Well, we've been doing that already.
So you might do it about Gary Lineker, for example.
I'm not going to start going into individual contracts.
What has Gary Lineker done to deserve a pay cut?
The answer is absolutely nothing.
And yet she's demanding it.
She's recommending it.
She's saying, so are you going to just simply arbitrarily cut his pay on the basis of his gender and then redistribute that money to someone else?
Amusingly, there is another guest on this interview called Dame Liz Forgan.
She's a former BBC executive and her opinions apparently don't line up with the prevailing feminist orthodoxy.
Thanks very much for the moment, James Purnell.
Liz Forgan, you were here 20 years ago.
Should you have done more 20 years ago?
Because as Chris Cook said, it gets more difficult the older the presenters are.
Probably yes.
And I think about myself.
It never occurred to me to ask what the pay range was of the job I was going to the BBC to get.
Now, if I had been a man, I probably would have done.
So I think women have some responsibility also in this history that we are less assertive, have been in the past anyway, less assertive than men.
Don't look at me like that.
That's not an excuse.
How would that go down?
That is not an excuse.
That is not a justification.
It may be partly a historical explanation.
She knows exactly why women at the BBC earn less on average than the men and why they are not the highest earning people at the BBC.
But her answer, the fact that it's the women's fault, goes against the prevailing feminist dogma of men are oppressing women.
And therefore, she has to apologise and try and explain, look, I think this might just be the reason.
And when she's presented with our host's suggestion to level the playing field, she balks.
And if that is really a priority for the BBC, which it clearly now has to be, then there are ways of addressing this issue without taking money away from men directly.
I think that would be a very crude way of going about change.
But if you look at the inevitability that there will be kinks and different problems around the bed, I mean, what Tony Hall committed the BBC to to be, given that we are halfway through 2017, is to have this fixed.
Essentially, in two and a half years.
Well, I would be amazed if he manages it, frankly.
I'm sure he means to, but, you know, as James started to illustrate, this is very complicated stuff.
There is never just one reason why somebody's paid what they're paid.
And so far we have seen absolutely zero evidence to suggest that it's sexism that accounts for the pay disparity.
But it doesn't matter because it looks like the male presenters might well face a wage cut and indeed as he said some already have on the grounds that they're male and the women are not excelling to the same degree.
And don't forget that they've already made this intersectional.
So there's a huge pay gap between white and non-white people.
And don't forget that last year that BBC presenter, award-winning BBC presenter John Holmes was sacked for being a white man and the corporation wanted more women and diversity.

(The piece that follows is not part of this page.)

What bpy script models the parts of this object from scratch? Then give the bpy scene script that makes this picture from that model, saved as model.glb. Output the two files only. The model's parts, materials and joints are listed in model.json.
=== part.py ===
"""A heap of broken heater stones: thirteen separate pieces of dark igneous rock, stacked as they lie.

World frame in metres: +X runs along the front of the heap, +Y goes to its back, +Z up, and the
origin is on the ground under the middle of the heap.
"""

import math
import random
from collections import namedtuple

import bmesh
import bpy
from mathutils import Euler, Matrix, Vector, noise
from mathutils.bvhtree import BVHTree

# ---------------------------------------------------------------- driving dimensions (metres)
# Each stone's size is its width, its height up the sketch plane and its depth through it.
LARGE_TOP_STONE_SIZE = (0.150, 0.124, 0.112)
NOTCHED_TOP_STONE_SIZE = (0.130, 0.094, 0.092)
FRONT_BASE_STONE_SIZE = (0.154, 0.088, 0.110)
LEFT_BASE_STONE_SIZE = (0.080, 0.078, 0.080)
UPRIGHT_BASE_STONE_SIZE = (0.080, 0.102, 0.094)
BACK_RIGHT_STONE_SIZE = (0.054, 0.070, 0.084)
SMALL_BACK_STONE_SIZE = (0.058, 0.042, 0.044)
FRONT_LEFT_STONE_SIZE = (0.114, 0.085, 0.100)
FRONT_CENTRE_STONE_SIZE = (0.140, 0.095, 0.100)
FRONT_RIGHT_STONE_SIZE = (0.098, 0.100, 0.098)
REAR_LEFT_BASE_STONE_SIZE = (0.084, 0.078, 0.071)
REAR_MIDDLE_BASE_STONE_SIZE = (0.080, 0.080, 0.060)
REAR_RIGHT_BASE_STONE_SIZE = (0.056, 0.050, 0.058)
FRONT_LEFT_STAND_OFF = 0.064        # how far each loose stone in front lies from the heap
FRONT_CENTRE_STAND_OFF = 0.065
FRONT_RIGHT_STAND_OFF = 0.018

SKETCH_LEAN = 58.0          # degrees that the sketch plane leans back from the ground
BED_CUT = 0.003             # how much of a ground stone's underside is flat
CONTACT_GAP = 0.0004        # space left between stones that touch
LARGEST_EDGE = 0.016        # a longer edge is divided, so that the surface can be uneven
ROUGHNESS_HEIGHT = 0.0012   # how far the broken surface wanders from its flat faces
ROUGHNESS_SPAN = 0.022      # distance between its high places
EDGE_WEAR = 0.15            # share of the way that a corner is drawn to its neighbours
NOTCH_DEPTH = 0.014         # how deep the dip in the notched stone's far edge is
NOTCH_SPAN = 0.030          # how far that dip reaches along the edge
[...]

I hope you all understand that at this point the BBC is basically being run by radical feminist fruitcake Jessica Valenti who in 2014 called for gender discrimination against men by paying them less on the grounds that they're men.
She says what if the boldest solution for the wage gap isn't about raising women's salaries at all?
What if we paid men less?
She was rebuffed by the vice president of education and employment at the National Women's Law Center who said that would be illegal and a violation of the Equal Pay Act because this is discrimination based on gender.

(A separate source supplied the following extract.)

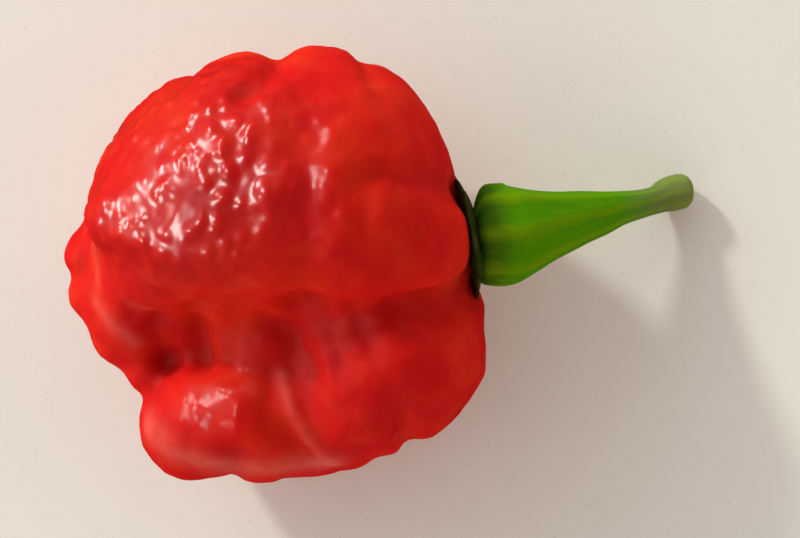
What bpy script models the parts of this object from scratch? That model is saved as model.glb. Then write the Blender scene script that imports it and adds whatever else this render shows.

Feminist ideologues are completely misinterpreting the concepts of the earnings gap and the concept of equality and using it to bully and browbeat men into actually taking pay cuts.

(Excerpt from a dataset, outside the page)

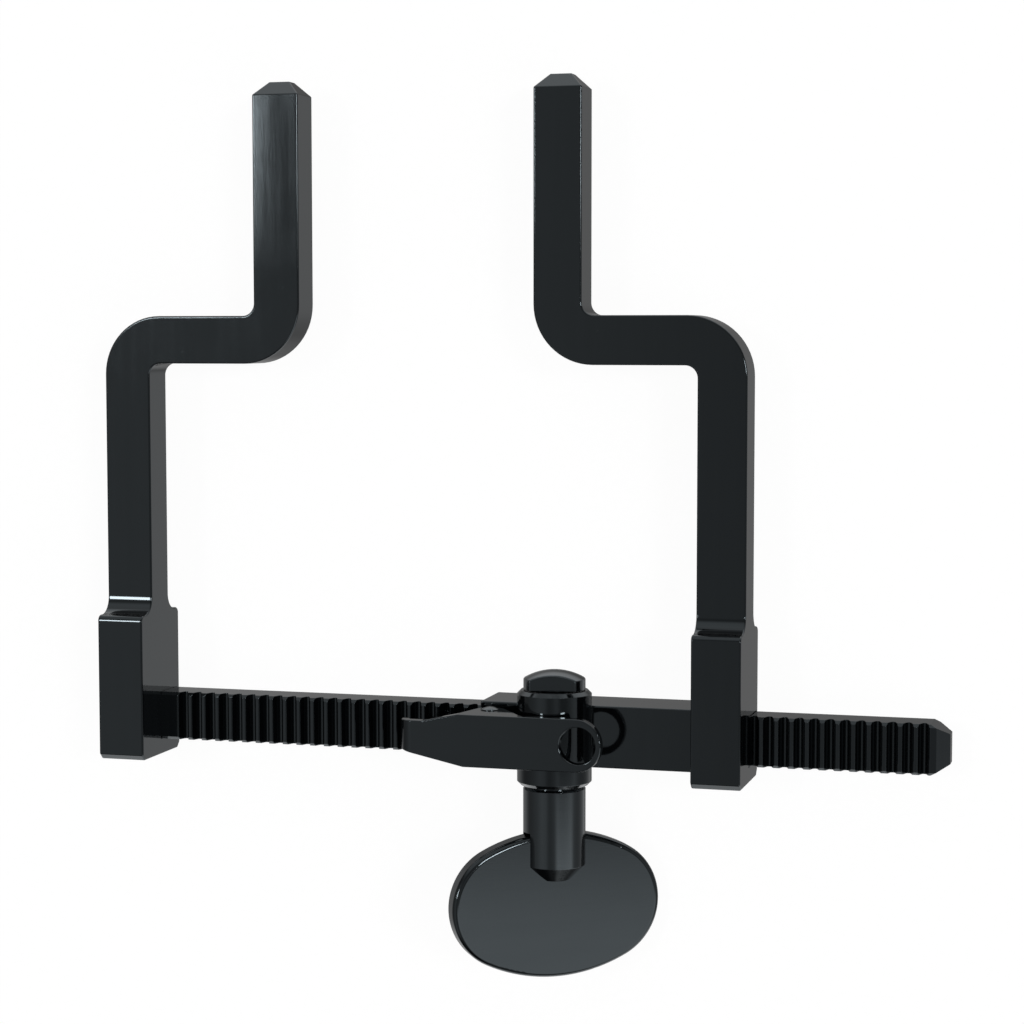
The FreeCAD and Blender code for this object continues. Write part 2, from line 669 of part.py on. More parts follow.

If there is a way of portraying this that isn't vindictive and spiteful and utterly illiberal, let me know.
Because this is just obscene.
What they are asking for is something illegal that has been outlawed for the last something like 30 years.
Why are they doing this?
And why is no one simply telling them no?
And if you are a licensed paying British citizen, this is costing you something to the tune of around £100 million.
That's according to BBC's diversity advisor Lady Gray Thompson, who said that it would have to spend around £100 million on better reflecting the makeup of its audience and called for executives who fail to embrace change to be fired.
They want ideological hegemony and if you oppose these measures at all, they want to get rid of you.
Seriously, imagine as a man, you go into say nursing and you say, well, male nurses now need to be paid a portion of the female nurse's salary because male nurses are not making as much.
Oh yeah, by the way, this whole thing is going to cost you about £100 million, and yes, as a man, I personally stand to benefit.
Imagine doing that.
Why would you accept it when women do it?
Why would you accept that?
You can imagine the progressive joy when it was revealed that not only would the new Doctor Who be female, she would be paid the same as Peter Capaldi, the previous Doctor Who.
Why?
Well, it's certainly not because of their merits.
Jody Whittaker has eight nominations to her name for her acting career.
Peter Capaldi has not just been nominated for awards dozens and dozens and dozens of times, he has also won dozens of awards.
Peter Capaldi and Jodi Whittaker are not equals.
When it comes to their career history as an actor, why should she be paid the same as him?
Unless of course he took a massive pay cut and it's just the same pay for every doctor and has been since the start, which I rather hope is the case, but I can't imagine that it is.
The BBC pay gap debacle has been a feminist witch hunt based on a childish interpretation of not only what the wage gap is, and again, it should be called the earnings gap, but a childish interpretation of what equality is.
Frankly, an illiberal interpretation and the sort of interpretation I would have expected to see in the Soviet Union.
They have a Marxist interpretation of what equality is, equality of outcome, compared to the British liberal interpretation of what equality is, which is equality of opportunity.
That's what we have in this country, and we shouldn't expect to see an equal outcome, and that is a good thing.
I know it's rather gauche to be concerned about the welfare of a millionaire, but I don't see why BBC stars are forced to endure a grim day of self-flagellation.
I don't think they've done anything wrong.
And it's made all the more ironic when The Guardian, one of the farthest left, most feminist, most progressive outlets, claim it is the right-wing press who are drumming up this scandal.
When in the very same article, they still put pressure on the BBC to reduce the gender gap and achieve equality of pay.
They are pathological.
I don't even think they know that they're doing it, but they're completely hypocritical, they're completely illiberal.